### SHORT PROBLEM
Would you print the material exactly, starting at its first line and ending at the line holding "the slices over"?

### AVAILABLE RECORDS
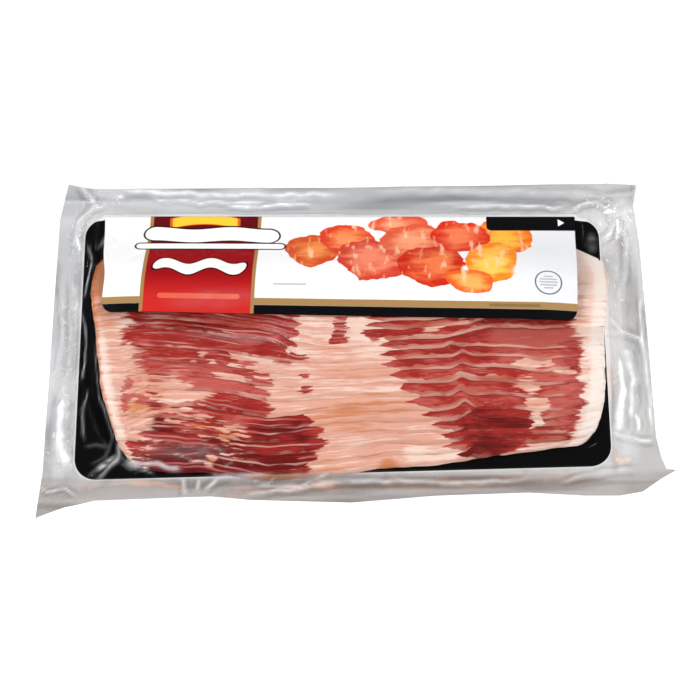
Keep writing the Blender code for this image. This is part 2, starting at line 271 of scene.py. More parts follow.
class Stack:
    """Heights of the slices over one set of places along them."""

    def __init__(self, x):
        self.x = x
        self.fronts = edges_at(x, EDGES)
        self.rears = self.fronts + SLICE_WIDTH
        numbers = np.arange(SLICES)
        smooth_fronts = edges_at(x, SMOOTH_EDGES)
        heights = np.zeros_like(self.fronts)
        for column in range(len(x)):
            fronts = smooth_fronts[:, column]
            under = numbers - np.interp(fronts, fronts + SLICE_WIDTH, numbers)
            levels = SLICE_STEP + under * SLICE_THICKNESS
            heights[:, column] = np.interp(self.fronts[:, column], fronts, levels)
        wave = np.array([0.3 * noise(x / 31, i * 1.3, 4) for i in numbers])
        self.ridges = STACK_BASE + droop(x) * np.maximum(heights + wave, SLICE_STEP)

    def place(self, column, y):
        """Number of front edges passed at y, counted with fractions."""
        return np.interp(y, self.fronts[:, column], np.arange(SLICES))

    def envelope(self, column, y):
        """A line over all front edges, which the slices' surfaces lie on or under."""
        fronts, ridges = self.fronts[:, column], self.ridges[:, column]
        end = self.rears[-1, column]
        height = np.interp(y, np.append(fronts, end), np.append(ridges, STACK_BASE + SLICE_THICKNESS))
        x = self.x[column]
        ceiling = flap_height(x, y) - CARD_THICKNESS / 2 - 0.25
        return np.where(y > flap_lip(x) - 1.0, np.minimum(height, ceiling), height)

    def depth(self, index, column, passed):
        """How far below the envelope a slice's top lies, where some edges are passed."""
        step = step_at(index, self.x[column])
        return step * np.clip(passed, 0, 1) + SLICE_THICKNESS * np.maximum(passed - 1, 0)

    def top(self, index, column, y):
        passed = np.maximum(self.place(column, y) - index, 0)
        pitch = self.fronts[min(index + 1, SLICES - 1), column] - self.fronts[index, column]
        on_step = np.clip(passed, 0, 1)
        bulge = 0.05 * np.clip(pitch, 2, 9) * 4 * on_step * (1 - on_step)
        height = self.envelope(column, y) - self.depth(index, column, passed) + bulge
        return np.maximum(height, STACK_BASE + 0.5)

    def bottom(self, index, column, y):
        passed = np.maximum(self.place(column, y) - index, 0)
        height = self.envelope(column, y) - self.depth(index - 1, column, passed + 1) + 0.04
        return np.maximum(height, STACK_BASE)


def slice_ends(index):
    """Where a slice ends to the left and to the right."""
    return [float(along(outline, np.interp(probe, FINE_X, EDGES[index]) + 3.0))
            for outline, probe in ((LEFT_OUTLINE, LEFT_PROBE), (RIGHT_OUTLINE, RIGHT_PROBE))]


def drawn_out(x, y, left, right):
    """Move places near a slice's ends so that all slices end on one line."""
    near_left = np.clip(1 - (x - left) / END_REACH, 0, 1)
    near_right = np.clip(1 - (right - x) / END_REACH, 0, 1)
    ragged = 0.5 * noise(y / 2.3, 0.0, 5)
    limit = 0.8 * END_REACH
    return (x + near_left * np.clip(along(LEFT_OUTLINE, y) - left + ragged, -limit, limit)
            + near_right * np.clip(along(RIGHT_OUTLINE, y) - right + ragged, -limit, limit))


# ---- colours of the slices

def patch(x, y, middle, half, tilt):
    """1 at the middle of an ellipse, 0 on its outline, less outside it."""
    turn = math.radians(tilt)
    dx, dy = x - middle[0], y - middle[1]
    across = (dx * math.cos(turn) + dy * math.sin(turn)) / half[0]
    up = (-dx * math.sin(turn) + dy * math.cos(turn)) / half[1]
    return 1.0 - np.sqrt(across ** 2 + up ** 2)


def region(x, left, right, left_soft, right_soft):
    """1 between two places, falling through 0 at them, to -1 beyond."""
    from_left = np.clip((x - left) / left_soft, -1, 1)
    from_right = np.clip((right - x) / right_soft, -1, 1)
    return np.minimum(from_left, from_right)


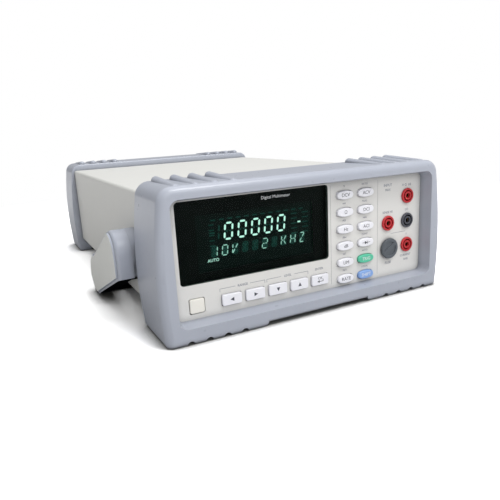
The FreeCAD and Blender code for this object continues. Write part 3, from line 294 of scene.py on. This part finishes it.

### RESPONSE TO THE EXERCISE
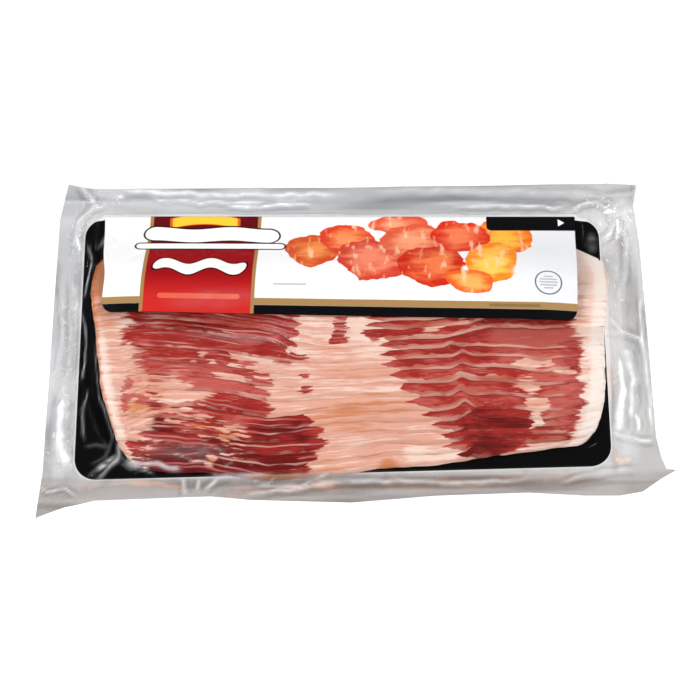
Keep writing the Blender code for this image. This is part 2, starting at line 271 of scene.py. More parts follow.
class Stack:
    """Heights of the slices over one set of places along them."""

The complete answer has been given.